The new exhibit, produced by Time Studios and sponsored by American Family Insurance, captures the 1963 March on Washington for Jobs and Freedom and Dr. King’s famous “I Have a Dream” speech to virtual reality for the first time. “The March” exhibit along with every other exhibit is free with your admission to the DuSable Museum, 740 E. 56th Place. Admission is $12.50 for adults ($14.50 for non-Chicago residents) and $9 for students and seniors ($11 for non-residents).

And museum officials said because of the high demand for the exhibit, people should reserve their space online in advance at dusablemuseum.org to ensure they are able to see the exhibit on the day they attend.

For 14-minutes, the exhibit takes you to Washington, D.C. and places you in front of King as he spoke to thousands of people who traveled there to hear his speech. The exhibit also allows you to experience civil rights marches by letting you walk side by side with protestors holding signs and shouting as they marched for equality. The real life experience delivered by this exhibit not only shows King and his followers, but also lets you hear them too.

DuSable Museum President and CEO Irmer Perri said the exhibit would introduce new generations to the civil rights movement.

“This is extremely important today because as we witness and experience an uprise in white supremacy, hatred, racism, and violence, it’s critical that our youth understand the battles that were fought for equality and civil rights,” she said.

The museum hosted a Feb. 26 VIP reception to kickoff the new exhibit whose executive producers are Academy Award winner Viola Davis and her husband Julius Tennon, who both attended the reception along with the staff of their production company JuVee Productions.

Davis also narrated the project and this marks the first time the estate of Dr. King has granted rights for a project like this, according to Martin L. King III, who attended the reception along with his sister, Bernice King.

“I felt like I was on fire after experiencing it,” Davis told the Citizen. “I was able to look into Dr. King’s eyes and see what he saw back then and how his words electrified people to stand up for their rights. It is truly a powerful experience that I hope everyone in Chicago comes out to see for themselves.”

Historian Timuel Black was among the 300 people who attended the reception. The 100-year-old civil rights leader organized protest marches for King during the 1960s when he visited Chicago.
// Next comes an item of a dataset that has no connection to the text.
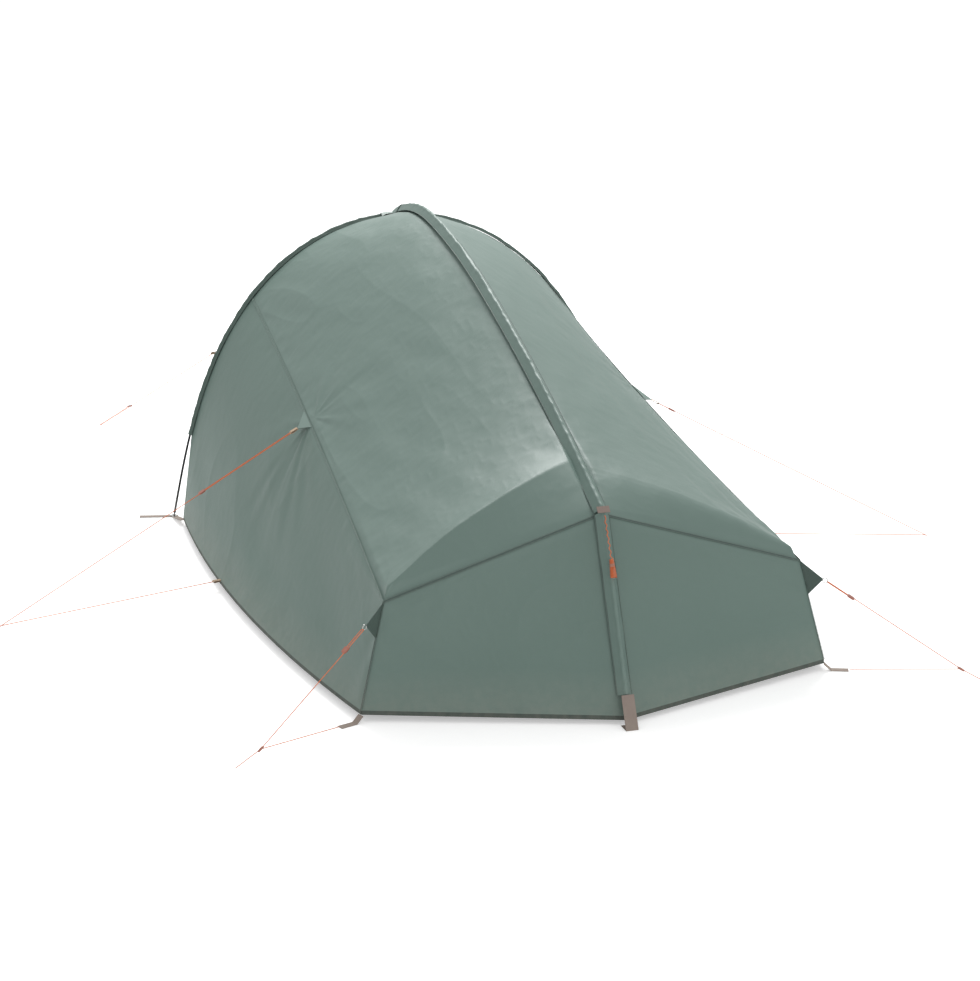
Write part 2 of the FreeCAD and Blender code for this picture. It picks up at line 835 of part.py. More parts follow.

“Dr. King was not just about words, but action too. That’s why he marched throughout Chicago and the south and it is why he went to Washington, D.C. in 1963 to give his speech about a vision that had come to him and that vision for him was a dream,” said Black. “His legacy lives on and I don’t know any other black person who has been dead as long as King, but whose imprint is still being felt today.”

DuSable was founded in 1961 by a group including Chicago historian and artist Margaret Burroughs, and is named for Jean Baptiste Point du Sable, credited with founding Chicago in 1779.

According to Black, the DuSable Museum was founded as a way to celebrate black culture because during the 1960s, black history was often overlooked by most museums.

“This is where we [blacks] came to learn about our ancestors because no other museum existed where black history was talked about,” recalled Black. “That’s why it is so important that black folks support black institutions like the DuSable Museum. We need to preserve our history because if we don’t, it will be lost forever.”